La bestia en la jungla de Chiha se enfoca de manera opuesta. La naturaleza de ésta reside en su constante continuidad. La mejor muestra de su tono se ejemplifica en el montaje interno de un maravilloso plano secuencia con un movimiento de grúa de 360 grados que define el imparable y a la vez casi imperceptible paso del tiempo en la película. En un ejercicio extremadamente homogéneo (que contrasta con la heterogeneidad de Bonello) Chiha dibuja el discurrir de las generaciones (junto con sus eventos históricos fuera de campo) desde dentro de esta cápsula en la que no hay posibilidad de escape, donde las almas vagan y danzan sin fin. Aquí, sin desechar el motivo postromántico que emana de Henry James (y que la “hiperactualidad” de la obra de Bonello lleva a intercambiar los roles de género, tanto sexuales como narrativos, con respecto a la trama del escritor estadounidense), también se despliega, de manera más sutil, la idea de una sociedad que posiciona al individuo en la imposibilidad de amar, y que lo esclaviza hasta hacerlo desear más su propio aislamiento que la posibilidad del romance o la entrega, deshumanizando, aún más si cabe, a esta reunión de fantasmas.
La banda sonora de ambas, de suma importancia, realizan el mismo ejercicio, tanto en su composición como en su montaje. Mientras que en Bonello la mixtura musical es extrema (de la música clásica puede volantear al rap) o la estridencia se conforma como un elemento formal más, en Chiha el discurrir de la banda de sonido se canaliza en su música de manera armónica, lineal, transitando de la música disco de los ochenta a una evolución temporal hasta el techno del nuevo siglo.
La bestia y La bestia en la jungla son películas, como también lo fuese la novela, de cualidades enigmáticas, incompletas y con posibilidad a multitud de relecturas, por lo que el terreno para que el espectador las rellene es vasto, y a su vez, parte de la atracción que emana de ambas.
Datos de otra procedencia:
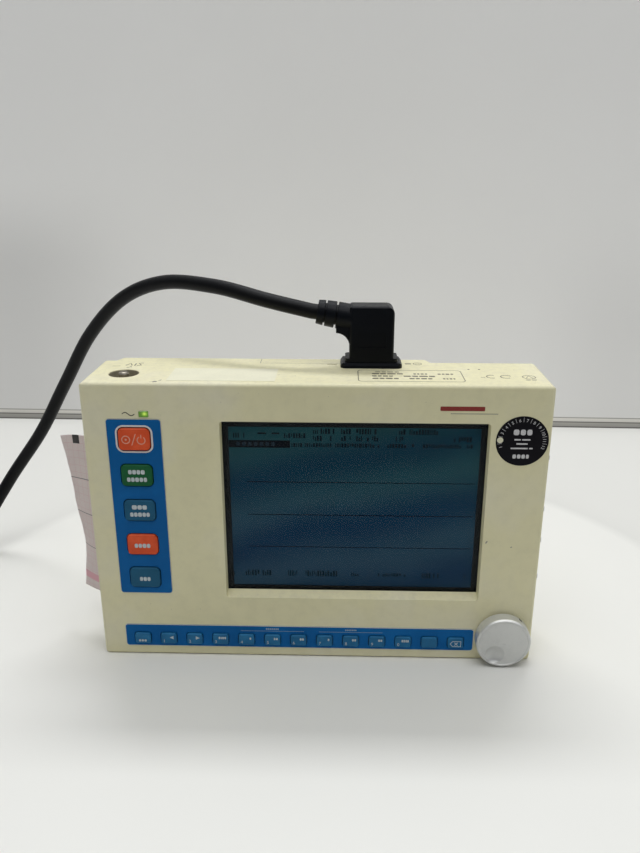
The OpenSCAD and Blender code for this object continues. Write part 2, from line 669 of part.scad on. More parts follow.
module paper_drawer() stand() color(cream) difference() {
  side = 2.2;
  union() {
    // outer plate, flush with the case's left side, thicker at the finger pull
    box(-half_w, -half_w + 2.6, 26.9, drawer_y1, slot_z0 + 0.4, slot_z1 - 0.4);
    box(-half_w, -half_w + 4.4, 38, drawer_y1, 66, 101);
    // back wall
    box(-half_w + 1, drawer_x1, 45, drawer_y1, drawer_z0, drawer_z1);
    // lower and upper walls, reaching forward to the roller
    for (z = [drawer_z0, drawer_z1 - side]) {
      box(-half_w + 1, drawer_x1, 33.4, 46, z, z + side);
      box(-half_w + 1, -110, 27.4, 34, z, z + side);
    }
    // right end wall
    box(-39, drawer_x1, 33.4, 46, drawer_z0, drawer_z1);
    // rest for the left end of the pack
    box(-114, -112.6, 38.5, 46, drawer_z0, drawer_z1);
  }
  rod_z(roller_x, roller_y, 2.05, 10, 160);
  // finger pull
  box(-half_w - 1, -half_w + 1.8, 41, 45.2, 70, 97);
}
module paper_pack() stand() color("#d9c6c4")
  prism_z(paper_z0, paper_z1) round_rect(-111.8, -40.5, 34, 44.8, 0.3);

strip_y = 25.25;               // middle of the strip where it leaves the case
strip_half = 0.12;             // half the strip's thickness
function curl_arc(r) = [for (i = [0 : 18]) let (a = i * curl_a / 18)
  [-134 - r * sin(a), strip_y + curl_r - r * cos(a)]];
module paper_strip() stand() color("#cdb9b7") prism_z(paper_z0, paper_z1) {
  outer = curl_arc(curl_r + strip_half);
  polygon(concat([[-110, 32.45], [-116, strip_y + strip_half]], curl_arc(curl_r - strip_half),
    [for (i = [18 : -1 : 0]) outer[i]], [[-116, strip_y - strip_half], [-109.8, 32.3]]));
}

// ---------- mains lead ----------
relief_a = 9.5;                // tilt of the cable outlet
neck = [18.6, inlet_y, 206.1];
plug_top = 213.7;
// outline of the plug body with its two upper corners rounded
module plug_outline(x0, x1, z0, z1, r) {
  translate([x0, z0]) square([x1 - x0, z1 - z0 - r]);
  translate([x0 + 2, z0]) square([x1 - x0 - 2 - r, z1 - z0]);
  translate([x1 - r, z1 - r]) circle(r);
  translate([x0 + 2, z1 - 2]) circle(2);
  translate([x0, z0]) square([3, z1 - z0 - 2]);
}
module mains_plug() stand() color("#141519") difference() {
  fillet_x = inlet_x - 21.2;
  fillet_z = 189.6;
  union() {
    // nose in the inlet
    at_inlet() prism_z(158, 180.6) inlet_outline(24, 16.2, 3.9);
    // foot
    prism_z(180.35, 182.7) round_mid(inlet_x, inlet_y, 31.2, 16, 2.4);
    // body
    intersection() {
      prism_z(182, plug_top) round_mid(inlet_x, inlet_y, 26.4, 16, 2.2);
      prism_y(20, 70) plug_outline(inlet_x - 13.2, inlet_x + 13.2, 182, plug_top, 5);
      prism_x(0, 70) round_rect(inlet_y - 8, inlet_y + 8, 172, plug_top, 1.8);
    }
    // neck and ribbed outlet: [radius, distance along the outlet]
    translate(neck) rotate([0, -90 + relief_a, 0]) rotate_extrude() polygon([
      [0, -6], [7.9, -6], [7.95, 6.9], [7.7, 7.2], [6, 7.2], [6, 8.3], [7.7, 8.3],
      [7.9, 8.6], [7.65, 13.7], [7.4, 14], [5.9, 14], [5.9, 14.9], [7.3, 14.9],
      [7.55, 15.2], [7.1, 18.9], [6.8, 19.2], [0, 19.2]]);
    // fillet under the neck
    difference() {
      prism_y(inlet_y - 6, inlet_y + 6) translate([fillet_x, fillet_z]) square([9, 12]);
      rod_y(fillet_x, fillet_z, 8, 30, 60);
    }
  }
  at_inlet() blades(4.8, 2.8, 157, 19);
  // sunk panel on the front of the body
  prism_y(30, inlet_y - 7.6) round_mid(inlet_x, 193.5, 17, 8.4, 1.2);
}

wplug = [-222, -62, wplug_z];
// stations of the cable [x, y, z]: from the outlet, up in a bow, back and down behind
// the case, then forward along the table to the wall plug
route = [
  [-3.4, inlet_y, 209.5], [-32, 51.5, 214.8], [-65, 66.5, 220.4], [-101, 86, 219.4],
  [-134, 105, 205.2], [-164, 122.5, 176], [-190.5, 137, 136.5], [-217, 145.5, 94.5],
  [-246, 147, 55.5], [-264, 132, 24], [-264, 98, 8], [-254, 55, 5.5], [-240, 5, 5.5],
  [-227, -34, 12], [wplug[0], wplug[1] + 1, wplug[2]]];
last = len(route) - 1;
// station i, carried on past both ends
function station(i) = i < 0 ? 2 * route[0] - route[1]
  : i > last ? route[last] + [0, -18, 0] : route[i];
// Catmull-Rom curve from station i to the next, t from 0 to 1
function curve(i, t) =
  let (a = station(i - 1), b = station(i), c = station(i + 1), d = station(i + 2))
  0.5 * (2 * b + (c - a) * t + (2 * a - 5 * b + 4 * c - d) * t * t
         + (3 * b - a - 3 * c + d) * t * t * t);
path = [for (i = [0 : last - 1], k = [0 : 4]) curve(i, k / 5), station(last)];
sides = 20;
function unit(v) = v / norm(v);
function heading(i) = unit(path[min(i + 1, len(path) - 1)] - path[max(i - 1, 0)]);
// circle of points round the path at point i
function ring(i) = let (along = heading(i), u = unit(cross(along, [1, 1, -0.2])),
                        v = cross(along, u))
  [for (k = [0 : sides - 1])
    path[i] + cable_d / 2 * (cos(k * 360 / sides) * u + sin(k * 360 / sides) * v)];
module mains_cable() stand() color("#131417") let (n = len(path))
  polyhedron(
    points = [for (i = [0 : n - 1]) each ring(i)],
    faces = concat(
      [[for (k = [0 : sides - 1]) k]],
      [[for (k = [sides - 1 : -1 : 0]) (n - 1) * sides + k]],
      [for (i = [0 : n - 2], k = [0 : sides - 1])
        let (a = i * sides, b = a + sides, next = (k + 1) % sides)
        each [[a + k, b + k, b + next], [a + k, b + next, a + next]]]));

// wall plug, modelled along +Z, which is turned to the front
module at_wall_plug() { translate(wplug) rotate([90, 0, 0]) children(); }
pins_x = [-9.5, 9.5];
module wall_plug() stand() color("#141519") at_wall_plug() difference() {
  union() {
    // profile: [radius, distance from the cable end]
    rotate_extrude($fn = 96) polygon([
      [0, 0.6], [6, 0.6], [6, 3], [7.4, 3], [7.4, 6], [6, 6], [6, 8], [7.6, 8],
      [7.6, 11], [6.2, 11], [6.4, 13], [10.5, 16], [12.6, 20], [13.4, 26], [13.8, 34],
      [16.6, 37], [18.4, 38.6], [18.9, 41], [18.9, 46], [18.2, 46.8], [0, 46.8]]);
    // grip ribs
    for (a = [0 : 15 : 345]) rotate(a) translate([12.6, -0.6, 20]) cube([1.1, 1.2, 12]);
  }
  for (x = pins_x) translate([x, 0, 40]) cylinder(h = 10, r = 2.05);
  // notches above and below, and a round hole under the pins
  for (side = [-1, 1]) translate([-4, side * 18.4 - 1.6, 42]) cube([8, 3.2, 6]);
  translate([0, -10, 38]) cylinder(h = 12, r = 2.5);
}
module wall_plug_pins() stand() color("#c9c6b8") at_wall_plug()
  for (x = pins_x) translate([x, 0, 40.05]) rotate_extrude() polygon([
    [0, 0], [2, 0], [2, 6.8], [2.38, 6.8], [2.38, 24.4], [1.5, 25.8], [0, 25.8]]);

front_shell();
rear_shell();
battery_door();
function_panel();
strip_panel();
power_key();
auto_key();
manual_key();
stop_key();
patient_key();
strip_key_01();
strip_key_02();
strip_key_03();
strip_key_04();
strip_key_05();
strip_key_06();
strip_key_07();
strip_key_08();
strip_key_09();
strip_key_10();
strip_key_11();
strip_key_12();
strip_key_13();
display_window();
lcd_bezel();
lcd_panel();
lcd_backlight();
mains_led();
inspection_sticker();
asset_label();
jog_knob();
encoder_shaft();
encoder_plunger();
encoder_body();
function_key_board();
strip_key_board();
main_board();
m3_screws();
rubber_feet();
battery_pack();
power_supply();
mains_inlet();
inlet_pins();
earth_stud();
patient_socket();
serial_socket();
print_head();
printer_chassis();
stepper_motor();
motor_pinion();
idler_gear();
platen_roller();
platen_gear();
paper_drawer();
paper_pack();
paper_strip();
mains_plug();
mains_cable();
wall_plug();
wall_plug_pins();
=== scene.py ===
"""Portable chart recorder with a display, two key panels, a jog knob, chart paper and mains lead.

The face looks along -Y, +X is to the viewer's right and +Z is up. The scene is in metres.
Sizes and places of the pieces are in millimetres, with y counted backwards from the face.
Materials, lights, camera and stage are in metres.
"""
import bpy
import bmesh
import math
import random
from mathutils import Vector, Matrix

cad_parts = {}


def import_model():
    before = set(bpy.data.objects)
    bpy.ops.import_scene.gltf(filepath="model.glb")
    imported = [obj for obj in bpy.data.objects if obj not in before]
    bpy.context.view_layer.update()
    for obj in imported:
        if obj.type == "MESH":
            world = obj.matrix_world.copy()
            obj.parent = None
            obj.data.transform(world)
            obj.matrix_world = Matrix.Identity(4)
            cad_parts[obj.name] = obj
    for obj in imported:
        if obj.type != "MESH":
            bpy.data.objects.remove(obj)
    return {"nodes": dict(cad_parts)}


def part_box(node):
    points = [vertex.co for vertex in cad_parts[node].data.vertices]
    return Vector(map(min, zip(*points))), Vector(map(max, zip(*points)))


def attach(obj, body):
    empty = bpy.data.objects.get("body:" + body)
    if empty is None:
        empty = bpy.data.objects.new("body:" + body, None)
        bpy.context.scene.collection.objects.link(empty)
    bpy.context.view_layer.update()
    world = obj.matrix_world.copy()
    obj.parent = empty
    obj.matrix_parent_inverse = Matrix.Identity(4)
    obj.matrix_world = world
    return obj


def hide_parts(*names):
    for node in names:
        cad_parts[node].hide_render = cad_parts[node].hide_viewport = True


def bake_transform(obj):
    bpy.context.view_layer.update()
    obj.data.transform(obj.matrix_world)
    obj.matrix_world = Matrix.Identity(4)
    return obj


cad_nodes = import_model()["nodes"]
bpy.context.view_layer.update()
wear_random = random.Random(7)

# ---------------------------------------------------------------- places, from the CAD boxes
FACE_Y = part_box("front_shell")[0].y * 1000.0


def place(x, y, z):
    """Millimetres, y behind the face, to metres in the scene."""
    return Vector((x / 1000.0, (FACE_Y + y) / 1000.0, z / 1000.0))


def rounded_rect(left, right, low, high, radius, steps=7):
    points = []
    corners = ((right - radius, high - radius, 0), (left + radius, high - radius, 90),
               (left + radius, low + radius, 180), (right - radius, low + radius, 270))
    for x, y, start in corners:
        for i in range(steps + 1):
            angle = math.radians(start + 90 * i / steps)
            points.append((x + radius * math.cos(angle), y + radius * math.sin(angle)))
    return points


def arc(x, y, radius, steps=32, start=0.0, end=360.0):
    """Points from start towards end, in degrees; the end point is left out."""
    angles = [math.radians(start + (end - start) * i / steps) for i in range(steps)]
    return [(x + radius * math.cos(a), y + radius * math.sin(a)) for a in angles]


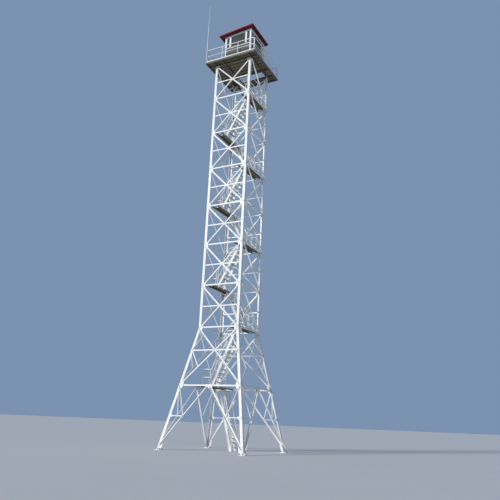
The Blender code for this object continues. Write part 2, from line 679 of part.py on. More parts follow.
def build_window_wall(wall, steel, glass, parent):
    """A wall with three windows over a panel, and one sheet of glass behind them."""
    cutter, pane = bmesh.new(), bmesh.new()
    left, right = wall.ends[0] + POST_WIDTH, wall.ends[1] - POST_WIDTH
    near_mullion, far_mullion = left + SIDE_PANE, right - SIDE_PANE
    bays = ((left, near_mullion), (near_mullion + MULLION_WIDTH, far_mullion - MULLION_WIDTH),
            (far_mullion, right))
    for bay in bays:
        add_block(cutter, wall, bay, (-LAP, WALL_THICKNESS + LAP), level(SILL_Z), below_roof(HEADER_HEIGHT))
    add_block(cutter, wall, (left, right), (-LAP, FRAME_PROUD),
              level(CABIN_FLOOR_Z + KICK_BAND), level(SILL_Z - SILL_BAND))
    finish_wall(wall, cutter, steel, parent)
    inside = WALL_THICKNESS + SEAT_GAP
    add_block(pane, wall, (left - GLASS_LAP, right + GLASS_LAP), (inside, inside + GLASS_THICKNESS),
              level(SILL_Z - GLASS_LAP), below_roof(HEADER_HEIGHT - GLASS_LAP))
    add_object("cabin_glass_" + wall.name, pane, glass, parent)


def build_door_wall(wall, steel, parent):
    """The wall toward the open deck, with the door between four panels."""
    cutter, leaf = bmesh.new(), bmesh.new()
    middle = (wall.ends[0] + wall.ends[1]) / 2
    near, far = middle - DOOR_WIDTH / 2, middle + DOOR_WIDTH / 2
    add_block(cutter, wall, (near, far), (-LAP, WALL_THICKNESS + LAP),
              level(CABIN_FLOOR_Z - LAP), level(DOOR_HEAD_Z))
    panels = ((wall.ends[0] + POST_WIDTH, near - MULLION_WIDTH), (far + MULLION_WIDTH, wall.ends[1] - POST_WIDTH))
    rows = ((CABIN_FLOOR_Z + KICK_BAND, SILL_Z - SILL_BAND), (SILL_Z, DOOR_HEAD_Z))
    for panel in panels:
        for foot, top in rows:
            add_block(cutter, wall, panel, (-LAP, FRAME_PROUD), level(foot), level(top))
    finish_wall(wall, cutter, steel, parent)
    depth = (WALL_THICKNESS - DOOR_THICKNESS) / 2
    add_block(leaf, wall, (near + SEAT_GAP, far - SEAT_GAP), (depth, depth + DOOR_THICKNESS),
              level(CABIN_FLOOR_Z), level(DOOR_HEAD_Z - SEAT_GAP))
    add_object("cabin_door", leaf, steel, parent)


def build_roof(red, parent):
    """The sloping roof, which overhangs the walls on all sides."""
    roof = bmesh.new()
    left, right = CABIN_LEFT - ROOF_OVERHANG_LEFT, CABIN_RIGHT + ROOF_OVERHANG_RIGHT
    near, far = CABIN_FRONT - ROOF_OVERHANG_FRONT, CABIN_BACK + ROOF_OVERHANG_BACK
    outline = [(left, near, roof_underside(left)), (right, near, roof_underside(right)),
               (right, near, roof_underside(right) + ROOF_THICKNESS), (left, near, roof_underside(left) + ROOF_THICKNESS)]
    extrude_outline(roof, outline, Vector((0, far - near, 0)))
    add_object("cabin_roof", roof, red, parent)


def build_cabin(steel, glass, red, parent):
    """Front and back walls from corner to corner, the side walls between them, and the roof."""
    wide = (CABIN_LEFT, CABIN_RIGHT)
    wall_depth = WALL_THICKNESS + SEAT_GAP
    between = (CABIN_FRONT + wall_depth, CABIN_BACK - wall_depth)
    build_window_wall(Wall("front", wide, CABIN_FRONT, 1, True), steel, glass, parent)
    build_window_wall(Wall("back", wide, CABIN_BACK, -1, True), steel, glass, parent)
    build_window_wall(Wall("right", between, CABIN_RIGHT, -1, False), steel, glass, parent)
    build_door_wall(Wall("left", between, CABIN_LEFT, 1, False), steel, parent)
    build_roof(red, parent)


def build_rod(material, parent):
    """The lightning rod, clamped to the railing at its front left corner."""
    x = -DECK_RAIL_REACH
    rail_y = -DECK_RAIL_EDGE - TUBE_RADIUS
    y = rail_y - ROD_CLEARANCE - ROD_RADIUS
    rod, clamps = bmesh.new(), bmesh.new()
    rings = []
    for height, radius in ((ROD_FOOT, ROD_RADIUS), (DECK_RAIL_HEIGHT, ROD_RADIUS), (ROD_HEIGHT, ROD_TIP_RADIUS)):
        rings.append([(x + radius * cos(2 * pi * step / TUBE_SIDES), y + radius * sin(2 * pi * step / TUBE_SIDES),
                       DECK_Z + height) for step in range(TUBE_SIDES)])
    add_loft(rod, rings)
    half = CLAMP_SIZE / 2
    for height in (DECK_MID_RAIL_HEIGHT - CLAMP_SIZE, DECK_RAIL_HEIGHT - BEND_RADIUS - CLAMP_SIZE):
        add_box(clamps, (x - half, y - half, DECK_Z + height - half),
                (x + half, rail_y - SEAT_GAP, DECK_Z + height + half))
    item = add_object("lightning_rod", rod, material, parent)
    add_boolean(item, add_helper("rod_clamps", clamps, parent), "UNION")


def main():
    clear_scene()
    tower = bpy.data.objects.new("tower", None)
    tower.location = (FOOT_HALF, FOOT_HALF, 0)
    bpy.context.scene.collection.objects.link(tower)
    white = make_material("white_painted_steel", (0.80, 0.80, 0.78), 0.45, 0)
    dark = make_material("grey_deck_plate", (0.09, 0.085, 0.075), 0.7, 0)
    glass = make_material("dark_window_glass", (0.03, 0.04, 0.045), 0.12, 0)
    red = make_material("red_roof_paint", (0.36, 0.02, 0.04), 0.5, 0)
    for name, side_x, side_y in (("front_left", -1, -1), ("front_right", 1, -1),
                                 ("back_right", 1, 1), ("back_left", -1, 1)):
        build_leg(name, side_x, side_y, white, tower)
    for name, outward in SIDES:
        build_shaft_bracing(Face(name, outward, False), white, tower)
        build_upper_base_bracing(Face(name, outward, True), white, tower)
        build_lower_base_bracing(Face(name, outward, True), white, tower)
    build_stair(white, tower)
    build_platform(white, dark, tower)
    build_deck_railing(white, tower)
    build_cabin(white, glass, red, tower)
    build_rod(white, tower)


main()
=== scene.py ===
# %% [markdown]
# # A steel lattice lookout tower
#
# The tower has four legs of angle steel with bolted bracing, a steep zigzag stair inside, and a railed
# platform with a small cabin on top.  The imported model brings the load-bearing pieces at their real
# size.  This script dresses them: bolts, round tubes, rolled channels, folded treads, sheet cladding,
# and a finish for every surface.  Everything is in metres, +Z up.

# %% Load the frame
import math

import bmesh
import bpy
import numpy as np
from mathutils import Matrix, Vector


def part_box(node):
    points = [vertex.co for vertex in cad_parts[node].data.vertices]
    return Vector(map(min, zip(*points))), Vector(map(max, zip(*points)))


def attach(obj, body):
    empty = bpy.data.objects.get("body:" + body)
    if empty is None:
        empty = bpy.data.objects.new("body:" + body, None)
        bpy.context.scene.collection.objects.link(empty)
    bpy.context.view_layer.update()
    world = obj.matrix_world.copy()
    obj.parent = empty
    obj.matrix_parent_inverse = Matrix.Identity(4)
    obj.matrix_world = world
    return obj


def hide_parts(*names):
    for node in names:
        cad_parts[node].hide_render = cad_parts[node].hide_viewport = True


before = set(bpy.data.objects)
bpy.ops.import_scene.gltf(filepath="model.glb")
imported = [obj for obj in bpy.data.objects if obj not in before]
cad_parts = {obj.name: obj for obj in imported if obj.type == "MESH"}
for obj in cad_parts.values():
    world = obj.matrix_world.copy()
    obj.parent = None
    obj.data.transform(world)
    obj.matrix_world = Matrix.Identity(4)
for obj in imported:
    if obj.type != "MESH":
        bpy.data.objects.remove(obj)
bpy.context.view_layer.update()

# %% [markdown]
# The camera, the floor and the light come first.  The photograph was taken from about 40 m away at eye
# height, looking up, with the horizon tilted a little, so the camera gets a look direction, an up
# direction and a lens that were measured from the legs.  White steel needs something darker behind it:
# a flat blue-grey backdrop that only the camera, gloss and glass see.  A soft sun from the front left
# gives the bright fronts and the cool shaded sides.

# %% Camera, floor and light
LEGS = ("leg_front_left", "leg_front_right", "leg_back_right", "leg_back_left")
CENTRE = np.mean([np.add(*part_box(name)) / 2 for name in LEGS], axis=0) * (1, 1, 0)
UP = np.array((0.0, 0.0, 1.0))
PHOTO_WIDTH = 500  # pixels
LENS_PIXELS = 563.7  # focal length of the photograph in its own pixels
SENSOR_MM = 36
EYE = CENTRE + (19.340, -34.499, 1.886)
LOOK = np.array((-0.44173, 0.84807, 0.29265))
CAMERA_UP = np.array((0.09828, -0.27850, 0.95540))
FLOOR_RADIUS = 600
FLOOR_SIDES = 96
SUN_FROM = np.array((-0.38, -0.86, 0.34))
SUN_DISTANCE = 60  # where the lamp stands, which changes nothing in a sun's light
SUN_STRENGTH = 2.35
SUN_SOFTNESS = math.radians(10)
AMBIENT_STRENGTH = 0.35


def srgb(code):
    """A hex colour as linear red, green, blue and one: each channel with the sRGB curve undone."""
    channels = np.array([int(code[at:at + 2], 16) for at in (1, 3, 5)]) / 255
    bent = ((channels + 0.055) / 1.055) ** 2.4
    return (*np.where(channels <= 0.04045, channels / 12.92, bent), 1)


def add_node(tree, kind, settings=None, links=None):
    """Adds a node, sets its properties or input values by name, and links sockets into it."""
    node = tree.nodes.new(kind)
    for name, value in (settings or {}).items():
        if isinstance(name, str) and hasattr(node, name):
            setattr(node, name, value)
        else:
            node.inputs[name].default_value = value
    for name, socket in (links or {}).items():
        tree.links.new(socket, node.inputs[name])
    return node


def unit(vectors):
    """Vectors divided by their own length."""
    vectors = np.asarray(vectors, float)
    return vectors / np.linalg.norm(vectors, axis=-1, keepdims=True)


def place_looking(item, at, along, up):
    """Puts an object at a point, its -Z along a direction and its Y as near up as it can be."""
    back = -unit(along)
    right = unit(np.cross(up, back))
    turn = np.eye(4)
    turn[:3, :3] = np.stack([right, np.cross(back, right), back], axis=1)
    turn[:3, 3] = at
    item.matrix_world = Matrix(turn.tolist())
    bpy.context.scene.collection.objects.link(item)


camera_data = bpy.data.cameras.new("camera")
camera_data.sensor_width = SENSOR_MM
camera_data.lens = LENS_PIXELS / PHOTO_WIDTH * SENSOR_MM
camera_data.clip_end = FLOOR_RADIUS * 4  # past the far rim of the floor
camera = bpy.data.objects.new("camera", camera_data)
place_looking(camera, EYE, LOOK, CAMERA_UP)
bpy.context.scene.camera = camera

sun_data = bpy.data.lights.new("soft_sun", "SUN")
sun_data.energy = SUN_STRENGTH
sun_data.angle = SUN_SOFTNESS
place_looking(bpy.data.objects.new("soft_sun", sun_data), CENTRE + SUN_FROM * SUN_DISTANCE, -SUN_FROM, UP)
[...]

Lo distópico y lo onírico conforman dos de los ángulos que cierran el vértice que abrió Henry James. Pero estas tres perspectivas no conforman una figura completa y cerrada, sino que sus trazas desdeñan lo definitivo en post de un futuro abstracto al que obligatoriamente hay que volver, pues las tres obras prometen que algo sigue estando por venir. La puerta que abrió Henry James continúa estando abierta… la bestia se ha metamorfoseado, pero sigue suelta por la jungla: imposible atraparla, pero tampoco, escapar de ella.